Moreover, H&M does have a goal to be climate positive by 2040 which means they are aiming to remove more greenhouse gasses from the atmosphere than they put into the atmosphere. This is a very progressive and driven goal and they would be paving the path for other companies if they are able to achieve this. Additionally, all of their packaging in-store is made of paper and they have a goal of having all of their online order packaging be made of paper as well. H&M has been recognized by a few different indexes for being one of the most advanced fashion companies as far as sustainability efforts and transparency goes.
So Which is Better?
Overall, H&M and Zara both have concrete sustainability efforts and plans for the future. They have different strategies of implementation and differing approaches to communicating those strategies to the public, which is expected with two completely separate companies.
They both have pros and cons to their strategies.
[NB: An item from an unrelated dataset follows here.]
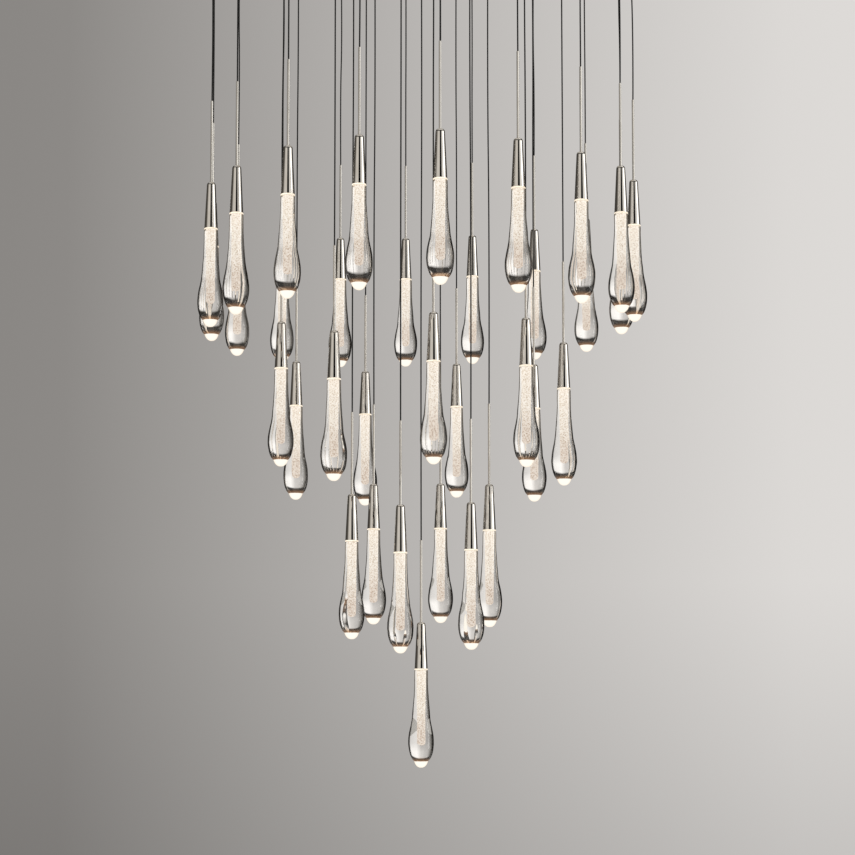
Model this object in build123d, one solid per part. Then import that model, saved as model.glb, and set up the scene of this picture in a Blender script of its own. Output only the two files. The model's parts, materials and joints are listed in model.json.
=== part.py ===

Zara has more quantitative commitments and goals, whereas H&M is a lot more transparent with its materials and suppliers/contractors.
H&M’s goal of being climate positive by 2040 is a very encompassing goal and includes most of the goals Zara has listed individually for the next few years.
All in all, it is difficult to say which company is more sustainable today with total certainty, but based on the wide variety of initiatives and the amazing transparency H&M has I would say they are more committed to action and to sharing their information.
The fast fashion industry in general is challenging from an environmental perspective and it has a very long way to go before brands in this industry can consider themselves truly future-proofed.
However, both of these companies have shown effort to improve their practices and are definitely starting on the right foot. Hopefully, they will continue to commit to new initiatives to truly make a change.